Regarding Old English / Anglo-Saxon

Regarding Dutch

  • brian d foy pointed me to this video of a person trying to buy a cow from a Frisian farmer, by speaking in Old English. Friesland is up the coast from Zeeland, and approximately the original home of the Anglo-Saxon language. The attempt was successful! And the person is Eddie Izzard, who pops up in the oddest places.

  • I had mentioned a couple of common Middle English words that are no longer in use, and M. Bolle informed me that several are current in Modern Dutch:

    • Middle English eke (“almost”) is spelled ook and pronounced /oke/ in Dutch.

    • Wyf (“woman”) persists in Dutch as wijf, pronounced like Modern English “wife”. In Dutch this term is insulting, approximately “bitch”. (German cognates are weib (“woman”) and weibliche (“female”).)

    • Eyren (“eggs”). In Dutch this is eieren. (In German, one egg is ei and several is eier.) We aren't sure what the -en suffix is doing there but I speculated that it's the same plural suffix you still see only in “oxen”. (And, as Tony Finch pointed out to me, in “brethren” and “children”.) M. Bolle informs me that it is still common in Dutch.

Regarding German

  • My original article was about schuleþ, an old form of “shall, should”. Aristotle Pagaltzis informed me that in Modern German the word is spelled schulden, but the /d/ is very reduced, “merely hinted at in the transition between syllables”.

    One trick I didn't mention in the article was that if a Middle English word doesn't seem to make sense as English, try reading it as German instead and see if that works better. I didn't bring it up because it didn't seem as helpful as the other tricks, partly because it doesn't come up that often, and mainly because you actually have to know something. I didn't want to be saying “look how easy it is to read Middle English, you just have to know German”.

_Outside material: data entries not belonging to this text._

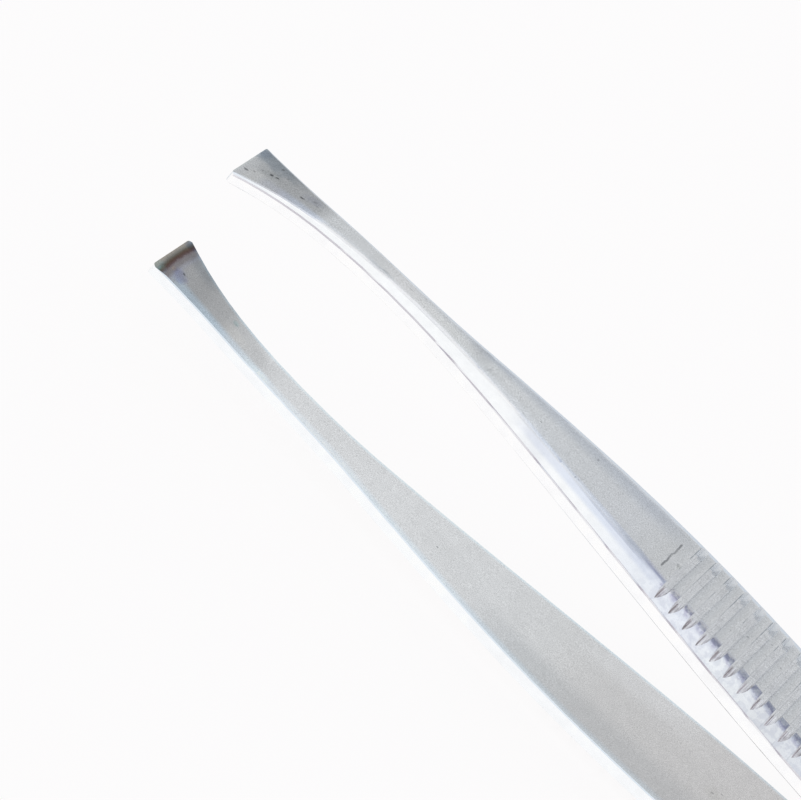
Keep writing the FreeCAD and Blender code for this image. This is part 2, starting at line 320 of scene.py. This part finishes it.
# What both arms share. Tints multiply the colour below them.
steel = {
    "reach": 54.0,                               # how far from the tip the tones go
    "tipReach": 12.0,                            # and those of the tip
    "bandReach": 1.8,
    "widthMarks": 26,                            # places where the width is measured
    "grooves": 16,
    # lean of a face out of level, from one finish to the next: across the arm, then along it
    "leanOfBevel": (0.14, 0.38),
    "leanOfSide": (0.65, 0.95),
    "leanOfRim": (0.15, 0.35),
    "leanOfWall": (0.20, 0.34),
    "leanOfSteepWall": (0.65, 0.95),
    # mm in from the near ridge, below zero on the bevel
    "archReach": (0.75, 0.15),
    "rootReach": (-1.3, -0.9),
    "ridgeReach": ((0.40, 0.10), (-0.30, -0.05)),
    "footReach": ((-0.60, -0.30), (0.0, -0.15)),
    "shadeReach": ((-0.80, -0.45), (0.0, -0.25)),
    "farEdgeReflectionReach": (0.45, 0.05),                # in from the far edge, where its reflection is painted
    "wallEndReach": (0.20, -0.05),               # in from the far ridge
    # noises: changes per mm each way, detail, roughness
    "cloudNoise": ((0.22, 0.35, 0.35), 2.0, 0.5),
    "patchNoise": ((1.4, 1.4, 1.4), 3.0, 0.6),
    "mottleNoise": ((2.2, 2.2, 2.2), 3.0, 0.6),
    "blotchNoise": ((3.2, 3.2, 3.2), 3.0, 0.6),
    "toolNoise": ((14, 0.4, 0), 2.0, 0.6),
    "breakNoise": ((0.8, 0.6, 0.8), 3.0, 0.5),
    "gapNoise": ((2.0, 3.0, 2.0), 3.0, 0.5),
    # wavers: changes per mm each way, how far up and down, detail, roughness
    "toneWaver": ((0.5, 0.8, 0.8), 0.6, 3.0, 0.5),
    "bandWaver": ((3.0, 2.0, 2.0), 0.14, 4.0, 0.65),
    "stainWaver": ((1.6, 1.6, 1.6), 0.5, 4.0, 0.6),
    "spotWaver": ((7, 7, 7), 0.65, 2.0, 0.5),
    "scratchWaver": ((0, 1.3, 0), 0.15, 3.0, 0.5),
    "cloudShade": (0.98, 1.015),                 # darkest and lightest
    "patchShade": (0.98, 1.02),
    "roughnessSpread": 0.03,                     # up and down, with the clouds
    "dirtRoughness": 0.3,
    "pitCells": 1.1,                             # per mm
    "pitSize": (0.075, 0.035),                   # where a pit ends and where it is full
    "pitDarkness": 0.35,
    "bevelWidth": [(0.0, 0.20), (5.0, 0.41), (10.0, 0.62), (15.0, 0.81), (20.0, 0.98), (30.0, 1.28),
                   (40.0, 1.48), (54.0, 1.51)],
    "grainSize": 0.07,
    "dirt": (0.10, 0.105, 0.11),
    # colour of the painted shade line along each groove
    "lineShade": (0.13, 0.17, 0.21),
    "edgeShadeLine": 0.70,                            # painted shade: a dark line along the tip side of each groove
    "linePhase": 0.125,                          # its place in front of the root, in groove pitches
    "mottle": (0.56, 0.58, 0.69),
    "toolLines": ((0.965, 0.965, 0.97), (1.02, 1.02, 1.02)),      # dark and light, on the flat
    "archLines": ((0.64, 0.61, 0.62), (1.16, 1.16, 1.20)),        # and in the arches on the bevel
    # painted shade in the groove roots, a painted highlight beside them, and painted light on the steep
    # walls
    "rootShadeTint": (0.66, 0.60, 0.60),
    "shineTint": (1.34, 1.34, 1.42),
    "steepWallLight": (1.12, 1.12, 1.12),
    "ridgeReflectionTints": ((0.88, 0.82, 0.82), (1.34, 1.24, 1.08)),       # blotches of painted reflection along the near ridge
    "footShadeTint": (0.70, 0.68, 0.76),              # painted shade under that ridge, between the arches
    # painted shade and light across each rib, by its place between two roots
    "ribShading": [(0.0, (1.0, 1.0, 1.0)), (0.22, (0.99, 0.99, 0.99)), (0.28, (0.955, 0.96, 0.965)),
                (0.45, (0.96, 0.965, 0.97)), (0.55, (0.985, 0.985, 0.985)), (0.68, (1.03, 1.025, 1.02)),
                (0.78, (1.055, 1.045, 1.04)), (0.86, (1.03, 1.03, 1.03)), (1.0, (1.0, 1.0, 1.0))],
    "rimMatt": 0.88,                             # how dull the far rim is
    "litWallEnd": (0.84, 0.85, 0.85),               # dull far ends of the groove walls, painted light against their shade
    "bump": 0.22,
    "bumpHeight": 0.02,
    "grainHeight": 0.12,                         # as a share of a pit's depth
}


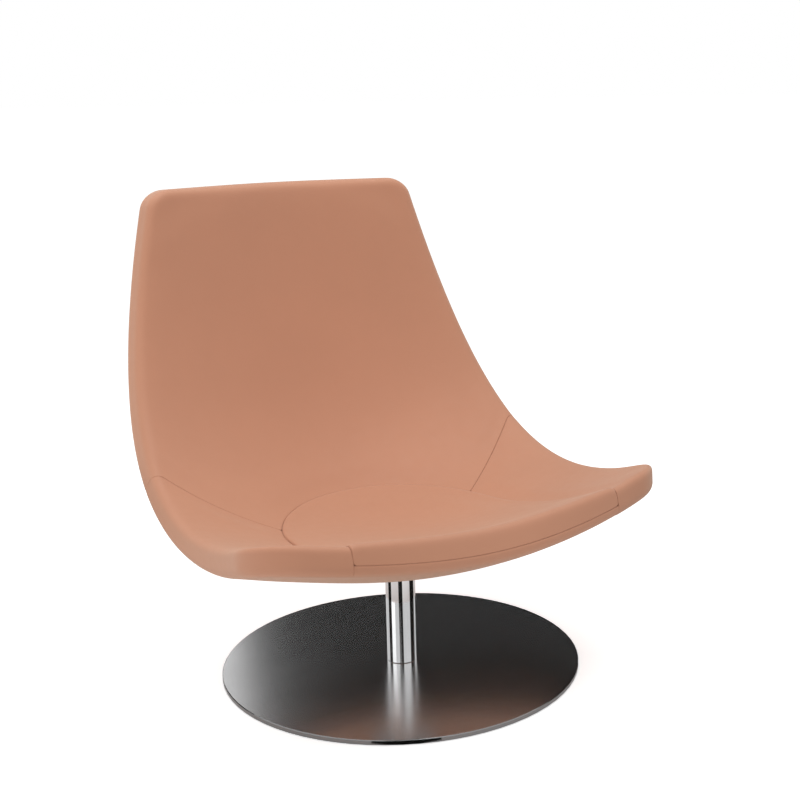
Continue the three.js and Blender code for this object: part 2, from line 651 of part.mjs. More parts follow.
/** Flanged hexagon bolts and the threaded inserts that they screw into. */
function makeFixings() {
  const bearing = FLANGE_BOTTOM - FIT;
  const collarBottom = FLANGE_TOP + 2 * FIT;
  for (const { number, x, y } of boltPlaces) {
    const shank = cylinder(BOLT_DIAMETER / 2, bearing - CUT, bearing + BOLT_LENGTH, ROUND_SMALL);
    const washer = cylinder(BOLT_FLANGE_DIAMETER / 2, bearing - BOLT_FLANGE_THICKNESS, bearing, ROUND_SMALL);
    const headRadius = BOLT_HEAD_ACROSS / 2 / Math.cos(Math.PI / 6);
    const hexagon = cylinder(headRadius, bearing - BOLT_HEAD_HEIGHT, bearing - BOLT_FLANGE_THICKNESS / 2, 6);
    const bolt = toSolid(shank).add(toSolid(washer)).add(toSolid(hexagon)).translate(x, y, 0);
    place(`mount_bolt_${number}`, toGeometry(bolt), 'zinc');

    const thread = BOLT_DIAMETER / 2 + FIT;
    const body = INSERT_DIAMETER / 2;
    const insert = turned([
      [thread, collarBottom], [INSERT_COLLAR_DIAMETER / 2, collarBottom],
      [INSERT_COLLAR_DIAMETER / 2, collarBottom + INSERT_COLLAR_THICKNESS],
      [body, collarBottom + INSERT_COLLAR_THICKNESS],
      [body, collarBottom + INSERT_LENGTH], [thread, collarBottom + INSERT_LENGTH],
    ], ROUND_SMALL);
    insert.translate(x, y, 0);
    place(`threaded_insert_${number}`, insert, 'zinc');
  }
}

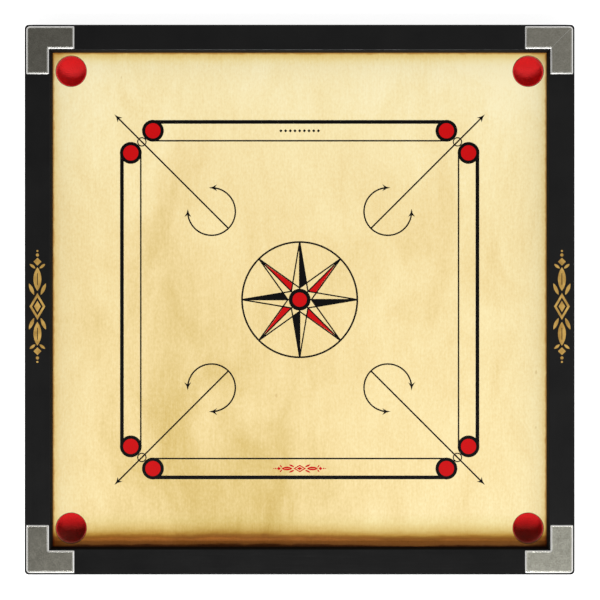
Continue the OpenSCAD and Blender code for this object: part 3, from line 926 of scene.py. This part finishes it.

  • Tobias Boege and I had a long discussion about the intermutations of ‘ȝ’, ‘y’, ‘g’, and ‘gh’ in English and German. M. Boege tells me:

    I would just like to mention, although I suppose unrelated to the development in England, that in the Berlin/Brandenburg region close to where I live, the dialect often turns "g" into "y" sounds, for example "gestern" into "yestern".

    This somewhat spreads into Saxony-Anhalt, too. While first letter "g"s turn into "y"/"j", internal ones tend to become a soft "ch". The local pronunciation of my hometown Magdeburg is close to "Mach-tte-burch".

    and also brought to my attention this amusing remark about the pronounciation of ‘G’ in Magdeburg:

    Man sagt, die Magdeburger sprechen das G auf fünf verschiedene Arten, aber G ist nicht dabei!

    (“It is said, that the Magdeburgers pronounce the ‘G’ in five different ways, but none of them is /g/!”)

    The Wikipedia article provides more details, so check it out if you read German.

    It occurs to me now that the ‘G’ in Dutch is pronounced in many cases not at all as /g/, but as /ɣ/. We don't really have this sound in English, but if we did we might write it as ‘gh’, so it is yet another example of this intermutation. Dutch words with this ‘g’ include gouda and the first ‘G’ in Van Gogh.

  • Aristotle Pagaltzis pointed out that the singular / plural thou / ye distinction persists in Modern German. The German second person singular du is cognate with the Middle English singular thou, but the German plural is ihr.

Final note

The previous article about weirdos during the Depression hit #1 on Hacker News and was viewed 60,000 times. But I consider the Middle English article much more successful, because I very much prefer receiving interesting and thoughtful messages from six Gentle Readers to any amount of attention from Hacker News. Thanks to everyone who wrote, and also to everyone who read without writing.